If there’s an option to stay under until April, I might just take it, even if the kid comes out speaking like a very calm British lady.  Not quite the same as a glass of wine my friends, but it’ll do.  Join me on my idyllic stretch of beachfront property if you need a breather too.


and then he wished us a good continuation

January 6, 2010 – 9:40 am

We reviewed all of the times we’ve been wished a “bonne continuation,” one of those phrases that sounds really funny to American ears.  There was the successful renewal of our identity cards, the farewell to our first landlord, at least one or two other times I’ve forgotten, and now this, the assurance that all is well with little sister’s heart.  It’s as if to say, yes we will never see each other again, but in this case, that’s a good thing.

So that’s that.  On y va.


completed in 2009, planned for 2010.

January 4, 2010 – 7:44 am

Made, or rather, remembered to photograph in 2009.

I promised myself not to go there until 2010 arrived.

We returned home Saturday night from the southwest and spent Sunday taking apart the Christmas tree, unpacking and remembering how to live in a very “cozy” place along with Pere Noel’s space-sucking additions.  And then it was time.  I made C take down box after unpacked box from atop the closet–clothes I might not wear again in our time in France, clothes T will never wear again–and then I found what I was looking for, the suitcase stuffed with T’s baby debris taken from the storage unit this summer.  I dumped everything out and refilled the suitcase with the latest pile of outgrown preschool-wear.

T and I sorted through the pile, talked about how small she used to be, tried the little socks on her stuffed animal friends, and then the sadness hit.  There’s no telling what this next little girl’s preferences will be, but unless/until she insists that orange will not work for her as it did her big sister, she requires nothing.  Hence the sadness.  What to knit?  What to sew?  It’s all there already: piles of blankets, slings, little sweaters and full body knitted suits, home printed onesies, bibs, a load of little hats.  I’ve decided that there’s no way I’m going down the sew-your-own diaper road.  So, what is left?

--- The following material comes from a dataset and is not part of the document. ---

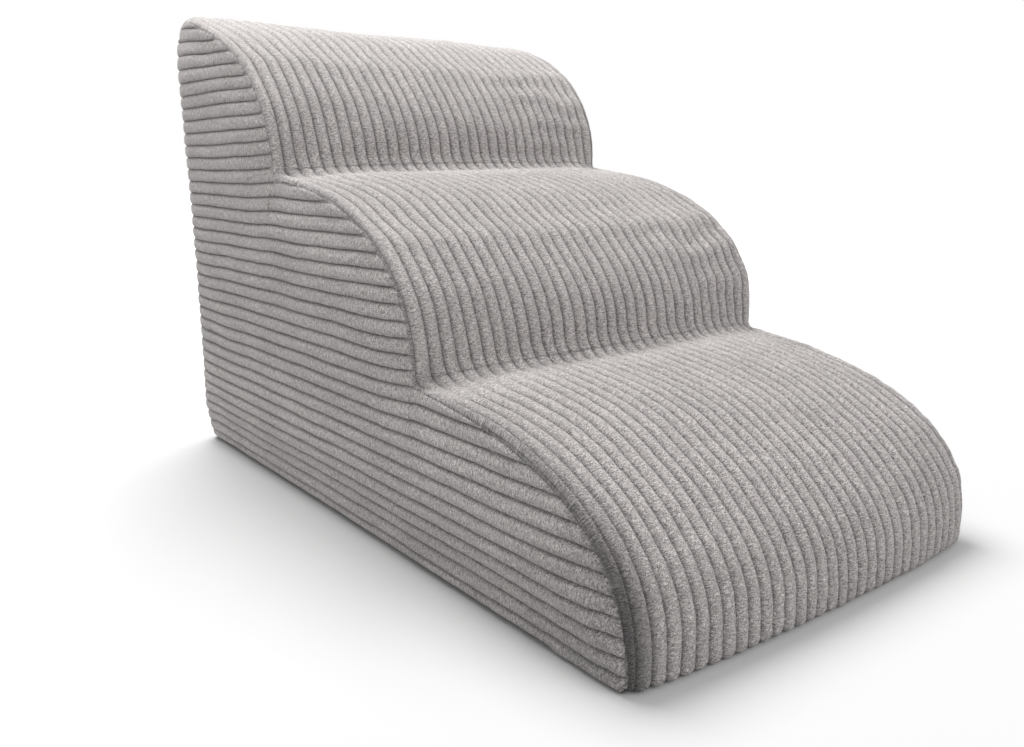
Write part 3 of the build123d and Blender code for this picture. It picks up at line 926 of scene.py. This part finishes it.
def makeTape(name, insets, bends, node):
    # woven ribbon between two lines, rounded at its edges
    inner, outer = (zipperLine(i, b, zipper["front"]) for i, b in zip(insets, bends))
    share = np.r_[0.0, 0.02, 0.12, 0.3, 0.5, 0.7, 0.88, 0.98, 1.0]
    half = zipper["tapeHalf"] * np.array([0.35, 0.8, 1, 1, 1, 1, 1, 0.8, 0.35])
    ringShare = np.r_[share, share[::-1]]
    ringZ = zipper["level"] + np.r_[-half, half[::-1]]
    plan = inner[:, None, :] * (1 - ringShare)[None, :, None] + outer[:, None, :] * ringShare[None, :, None]
    along = distances((inner + outer) / 2)
    wide = np.linalg.norm(inner - outer, axis=1)
    sections = np.dstack([plan, np.repeat(ringZ[None, :], len(plan), 0)])
    points, faces = sweep(sections)
    cloth = packed(np.repeat(along[:, None], len(ringShare), 1), ringShare[None, :] * wide[:, None],
                   np.zeros((len(along), len(ringShare))))
    piece = buildPiece(name, onlyOutward(points), faces, tapeMaterial, node, {"cloth": cloth})


def makeCoil(name, side, node):
    # one wound side of the chain
    inset = zipper["inset"] + side * zipper["coilOffset"]
    line, at = evenly(zipperLine(inset, chainBend(inset), zipper["coilStart"]), zipper["coilPitch"] / 10)
    tangent = np.gradient(line, at, axis=0)
    outward = np.column_stack([-tangent[:, 1], tangent[:, 0]])
    angle = 2 * math.pi * at / zipper["coilPitch"] + (math.pi if side > 0 else 0)
    across, up = np.cos(angle) * zipper["coilWide"], np.sin(angle) * zipper["coilTall"]
    centre = np.column_stack([line + outward * across[:, None], zipper["level"] + up])
    ahead = unit(np.gradient(centre, axis=0))
    away = np.column_stack([outward * np.cos(angle)[:, None], np.sin(angle)])
    away = unit(away - ahead * np.sum(away * ahead, axis=1)[:, None])
    third = np.cross(ahead, away)
    turn = np.radians(np.arange(0, 360, 72))
    ring = np.cos(turn)[None, :, None] * away[:, None, :] + np.sin(turn)[None, :, None] * third[:, None, :]
    points, faces = sweep(centre[:, None, :] + zipper["wire"] * ring)
    buildPiece(name, onlyOutward(points), faces, coilMaterial, node)


# Sewn stitches that dive into the cloth at both ends
stitch = {
    "pitch": 0.0036, "long": 0.0030, "seamThread": 0.00027,
    "tapeThreads": (0.00013, 0.00014), "tapeInsets": (0.0037, 0.0178),  # outer and inner
    "share": np.array([0.0, 0.12, 0.35, 0.65, 0.88, 1.0]),
    "dive": np.array([-0.00025, -0.00004, 0.0, 0.0, -0.00004, -0.00025]),
    "taper": np.array([0.45, 0.85, 1, 1, 0.85, 0.45]),
}


def makeStitches(name, line, away, node, follow, radius):
    points, faces = [], []
    turn = np.radians(np.arange(0, 360, 72))
    along = distances(line)
    start = np.arange(0.001, along[-1] - stitch["long"], stitch["pitch"])[:, None]
    start = start + stitch["share"][None, :] * stitch["long"]

    def pick(values, at):
        return np.stack([np.interp(at, along, values[:, k]) for k in range(3)], -1)

    normal = pick(away, start)
    ahead = unit(pick(line, start + 0.0002) - pick(line, start - 0.0002))
    centre = pick(line, start) + normal * stitch["dive"][None, :, None]
    side = np.cross(ahead, normal)
    ring = (np.cos(turn)[None, None, :, None] * normal[:, :, None, :]
            + np.sin(turn)[None, None, :, None] * side[:, :, None, :])
    for sewn in centre[:, :, None, :] + (radius * stitch["taper"])[None, :, None, None] * ring:
        more, around = sweep(sewn)
        faces += [[v + len(points) * len(more) for v in face] for face in around]
        points.append(more)
    buildPiece(name, follow(np.vstack(points)), faces, threadMaterial, node)


tapeMaterial = makeWoven("zipperTape", (0.09, 0.088, 0.088), (0.22, 0.215, 0.212), 2200, 0.4, 0.00012, Roughness=0.8)
coilMaterial = makeHard("zipperCoil", (0.13, 0.125, 0.125), (0.19, 0.185, 0.18), 500, (0.3, 0.42))
threadMaterial = makeWoven("sewingThread", (0.12, 0.115, 0.11), (0.3, 0.29, 0.28), 1800, 0.5, 0.0001, Roughness=0.7)
makeTape("outerZipperTape", zipper["outerTape"], (stairs["cornerRadius"] - zipper["outerTape"][0],
                                                 chainBend(zipper["outerTape"][1])), "outer_zip_tape")
makeTape("innerZipperTape", zipper["innerTape"], [chainBend(i) for i in zipper["innerTape"]], "inner_zip_tape")
makeCoil("outerZipperCoil", -1, "outer_zip_coil")
makeCoil("innerZipperCoil", 1, "inner_zip_coil")


def makeSewing():
    inset = stairs["seamInset"] + 0.0003
    shown = stairPoints[:, 1] > 0.006
    seam = (stairPoints + stairInward * inset)[shown][::3]
    facing = np.column_stack([np.zeros(len(seam)), -stairInward[shown][::3]])
    for name, side, node in (("leftSeamThread", -1, "left_seam_thread"), ("rightSeamThread", 1, "right_seam_thread")):
        line = np.column_stack([np.full(len(seam), side * (halfWidth - inset)), seam])
        makeStitches(name, line, facing, node, stuffed, stitch["seamThread"])
    x = np.linspace(-halfWidth + 0.012, halfWidth - 0.012, 60)
    rearY, topZ = stairPoints[-1]
    for name, y, z, away, node in (
            ("topSeamThread", rearY - inset + 0.001, topZ - 0.0022, (0.0, 1.0, 0.0), "top_seam_thread"),
            ("frontSeamThread", -halfDepth + base["frontEdge"] - 0.0002, 0.0016, (0.0, 0.0, -1.0),
             "front_seam_thread")):
        line = np.column_stack([x, np.full(60, y), np.full(60, z)])
        makeStitches(name, line, np.tile(away, (60, 1)), node, stuffed, stitch["seamThread"])
    outer, inner = stitch["tapeInsets"]
    for name, inset, bend, z, sign, node, radius in (
            ("outerZipperStitching", outer, stairs["cornerRadius"] - outer, 0.00495, -1.0, "outer_zip_stitching",
             stitch["tapeThreads"][0]),
            ("innerZipperStitching", inner, chainBend(inner), 0.00585, 1.0, "inner_zip_stitching",
             stitch["tapeThreads"][1])):
        plan = zipperLine(inset, bend, zipper["front"] + 0.002)
        line = np.column_stack([plan, np.full(len(plan), z)])
        makeStitches(name, line, np.tile([0.0, 0.0, sign], (len(plan), 1)), node, onlyOutward, radius)


makeSewing()

# Foam block, cut to the steps, a little inside the cover
foam = {"inset": 0.0046, "side": 0.0056, "edge": 0.009, "lift": 0.0062, "toe": 0.014, "columns": 56, "cells": 520}


def makeFoam():
    outline = stairLine(foam["toe"])
    outline = outline[outline[:, 1] > foam["lift"]]
    outline, at = evenly(outline, 0.004)
    slope = unit(np.gradient(outline, at, axis=0))
    inward = inwardFrom(slope)
    rear = np.linspace(outline[-1, 1] - 0.01, 0.012, 60)
    floorY = np.linspace(halfDepth - 0.008, outline[0, 0] + 0.008, 90)
    backSide = np.column_stack([np.full(60, halfDepth), rear])
    under = np.column_stack([floorY, np.full(90, 0.0)])
    profile = np.vstack([outline, backSide, under])
    more = np.vstack([inward, np.tile([-1.0, 0], (60, 1)), np.tile([0, 1.0], (90, 1))])
    push = np.vstack([inward * foam["inset"], np.tile([-foam["inset"], 0], (60, 1)),
                      np.tile([0, foam["lift"]], (90, 1))])
    reach = halfWidth - foam["side"]
    bend = foam["edge"] * np.linspace(0, 1, 8)
    between = np.linspace(-reach + foam["edge"], reach - foam["edge"], foam["columns"])[1:-1]
    x = np.r_[-reach + bend, between, reach - bend[::-1]]
    sections = []
    for place in x:
        gone = np.clip(foam["edge"] - (reach - abs(place)), 0, foam["edge"])
        extra = foam["edge"] - circleAt(foam["edge"], gone)
        ring = profile + push + more * extra
        corner = stairs["cornerRadius"] - foam["inset"]
        into = max(abs(place) - (halfWidth - foam["inset"] - corner), 0)
        rearMost = halfDepth - foam["inset"] - corner + circleAt(corner, min(into, corner))
        ring[:, 0] = np.clip(ring[:, 0], -halfDepth + foam["inset"] + extra, rearMost - extra * 0.5)
        ring[:, 1] = np.maximum(ring[:, 1], foam["lift"] + extra)
        sections.append(np.column_stack([np.full(len(ring), place), ring]))
    points, faces = sweep(np.array(sections))
    material, tree, shader = newMaterial("cutFoam", **{"Roughness": 0.92, "Specular IOR Level": 0.2})
    place = addNode(tree, "ShaderNodeTexCoord", (-900, 0)).outputs["Object"]
    cells = addNode(tree, "ShaderNodeTexVoronoi", (-650, 0), {"Scale": foam["cells"], "Vector": place})
    # painted shade in the pores, darker where the cells dip
    pores = mathNode(tree, "MULTIPLY", cells.outputs["Distance"], 1.4)
    finishShader(tree, shader, blendColours(tree, pores, (0.62, 0.58, 0.47), (0.84, 0.81, 0.7)),
                 cells.outputs["Distance"], 0.0006)
    piece = buildPiece("foamBlock", points, faces, material, "foam_core")


makeFoam()

# Blank care label on the base panel, inside
label = {"long": 0.060, "wide": 0.032, "inset": 0.022, "level": 0.0025}


def makeLabel():
    u, v = np.meshgrid(np.linspace(-0.5, 0.5, 61), np.linspace(-0.5, 0.5, 33), indexing="ij")
    x = halfWidth - label["inset"] - label["long"] + u * label["long"]
    y = halfDepth - label["inset"] - label["wide"] + v * label["wide"]
    folded = 0.00006 * smooth((np.abs(u) - 0.44) / 0.02)
    z = label["level"] + 0.00006 * (1 + patches(u * 4 + 9, v * 3 + 5, 95)) + folded
    points = packed(x, y, z)
    material = makeWoven("labelSatin", (0.72, 0.72, 0.7), (0.88, 0.88, 0.86), 3200, 0.1, 0.00004, Roughness=0.35)
    piece = buildPiece("careLabelCloth", points, gridFaces(61, 33).tolist(), material, "care_label",
                       {"cloth": points * (1, 1, 0)})


makeLabel()


def finishHardware():
    # the zipper's stops, slider and tab keep their cut shape
    metal = makeHard("bronzeLacquer", (0.1, 0.082, 0.07), (0.2, 0.17, 0.15), 260, (0.22, 0.48), Metallic=0.85)
    stop = makeHard("mouldedStop", (0.1, 0.097, 0.095), (0.15, 0.145, 0.142), 400, (0.35, 0.5))
    for node, material in (("slider_body", metal), ("pull_tab", metal), ("top_stops", stop), ("bottom_stop", stop)):
        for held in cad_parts[node].material_slots:
            held.material = material


finishHardware()

# Studio
studio = {
    "floorSize": 14.0, "floorColour": (0.55, 0.55, 0.55, 1), "floorGlow": (0.4, 2.2),
    "ambient": (0.8, 0.62),  # from the left and from the right
    "keyPlace": (0.0, 0.7, 1.65), "keySize": 1.2, "keyPower": 45,
    "fillPlace": (0.4, -1.5, 1.0), "fillSize": 1.4, "fillPower": 9,
}
cameraSetup = {
    "place": (-0.493, -0.5988, 0.279),
    "yaw": 35.2, "pitch": -15.29, "roll": -0.59,
    "focal": 916.0, "imageWidth": 1024,
    "shiftX": 0.0554, "shiftY": 0.0332,
}


def makeCamera():
    data = bpy.data.cameras.new("camera")
    data.sensor_width = 36.0
    data.lens = cameraSetup["focal"] / cameraSetup["imageWidth"] * 36.0
    data.shift_x = cameraSetup["shiftX"]
    data.shift_y = cameraSetup["shiftY"]
    data.clip_start = 0.01
    data.clip_end = 50
    camera = bpy.data.objects.new("camera", data)
    scene.collection.objects.link(camera)
    yaw, pitch, roll = (math.radians(cameraSetup[k]) for k in ("yaw", "pitch", "roll"))
    forward = Vector((math.sin(yaw) * math.cos(pitch), math.cos(yaw) * math.cos(pitch), math.sin(pitch)))
    camera.rotation_mode = "QUATERNION"
    camera.rotation_quaternion = forward.to_track_quat("-Z", "Y") @ Quaternion((0, 0, 1), roll)
    camera.location = cameraSetup["place"]
    scene.camera = camera


def addSoftbox(name, place, size, power, aim=(0, 0, 0.15)):
    data = bpy.data.lights.new(name, "AREA")
    data.shape = "DISK"
    data.size = size
    data.energy = power
    light = bpy.data.objects.new(name, data)
    light.location = place
    light.rotation_euler = (Vector(aim) - Vector(place)).to_track_quat("-Z", "Y").to_euler()
    scene.collection.objects.link(light)


def makeFloor():
    # plain pale floor with painted light: it glows, brightening to white away from the stairs
    material, tree, shader = newMaterial("paleFloor", **{"Base Color": studio["floorColour"], "Roughness": 0.85})
    place = addNode(tree, "ShaderNodeTexCoord", (-900, -300)).outputs["Object"]
    length = addNode(tree, "ShaderNodeVectorMath", (-700, -300), {0: place}, operation="LENGTH").outputs["Value"]
    feed(tree, shader, {"Emission Color": (1, 1, 1, 1), "Emission Strength": mapRange(
        tree, length, studio["floorGlow"], interpolation="SMOOTHSTEP")})
    half = studio["floorSize"] / 2
    mesh = bpy.data.meshes.new("floor")
    mesh.from_pydata([(-half, -half, 0), (half, -half, 0), (half, half, 0), (-half, half, 0)], [], [(0, 1, 2, 3)])
    floor = bpy.data.objects.new("floor", mesh)
    mesh.materials.append(material)
    scene.collection.objects.link(floor)


def makeWorld():
    # white to look at, softer light from the left than from the right
    world = bpy.data.worlds.new("studio")
    world.use_nodes = True
    tree = world.node_tree
    place = addNode(tree, "ShaderNodeTexCoord", (-900, 0)).outputs["Generated"]
    split = addNode(tree, "ShaderNodeSeparateXYZ", (-700, 0), {0: place}).outputs["X"]
    spread = mapRange(tree, split, (-1, 1), studio["ambient"])
    ray = addNode(tree, "ShaderNodeLightPath", (-500, 300)).outputs["Is Camera Ray"]
    level = addNode(tree, "ShaderNodeMix", (-250, 0), {"Factor": ray, "A": spread, "B": 1.0})
    feed(tree, tree.nodes["Background"], {"Strength": level.outputs["Result"], "Color": (1, 1, 1, 1)})
    scene.world = world


def makeStudio():
    makeFloor()
    makeWorld()
    addSoftbox("keyLight", studio["keyPlace"], studio["keySize"], studio["keyPower"])
    addSoftbox("frontLight", studio["fillPlace"], studio["fillSize"], studio["fillPower"])
    scene.view_settings.view_transform = "Standard"


makeCamera()
makeStudio()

I might add that the big January sales start on Wednesday.  I foresee a few purchases, but what to make?  What to make? Perhaps shirts like these?


resultats (in)definitifs

December 15, 2009 – 1:16 pm

Sometimes, even with the newest state of the art doppler probe, results are anything but certain, not unlike the very provisional looking mimeographed reports I’ve been reading lately.  Yesterday we went for an ultrasound, debating until the last minute whether we would find out the creature’s gender.  As the doctor scanned from head to toe, she paused and lingered over the heart and then returned to it again later.  In the French way, she gave us the most minimal of information, only that there might be a little hole where there shouldn’t be and that we should have another opinion.  It might be fine, it’s just that she couldn’t see.  It could all be an instrumentation error.  She was all “it’s no big deal” and then “make sure you follow up with this.”  Initially I chose to focus on the it’s no big deal.  She pronounced us done, but by then I really wanted to know something definite, like the sex.  She couldn’t see, but had another look.  Nope.  Creature was seated on both feet with a hand covering the news.

We both worked from home in the afternoon and spent too much time with dr. google.  I faxed the results to my midwife and waited for her call.  She also emphasized the no big deal, but at the same time, she made us an appointment for tonight.  No big deal, unless it is.

We just got home from the second doctor.  He didn’t see any problem but recommended we see a heart specialist.  When he said this in French, I understood, but had one of those “I know what he said, but it makes no sense” moments, the kind I have everyday here.  Then he switched to perfect English and said it again.  It still didn’t make much sense, but we’ll see the specialist to be sure.  I look forward to having those resultats definitifs in hand.

As long as we were there (and T was with us), I asked if he could answer another question for us.

He could.

As T calculated, when the baby comes out, we’ll be 4 girls (including the feline) and one boy.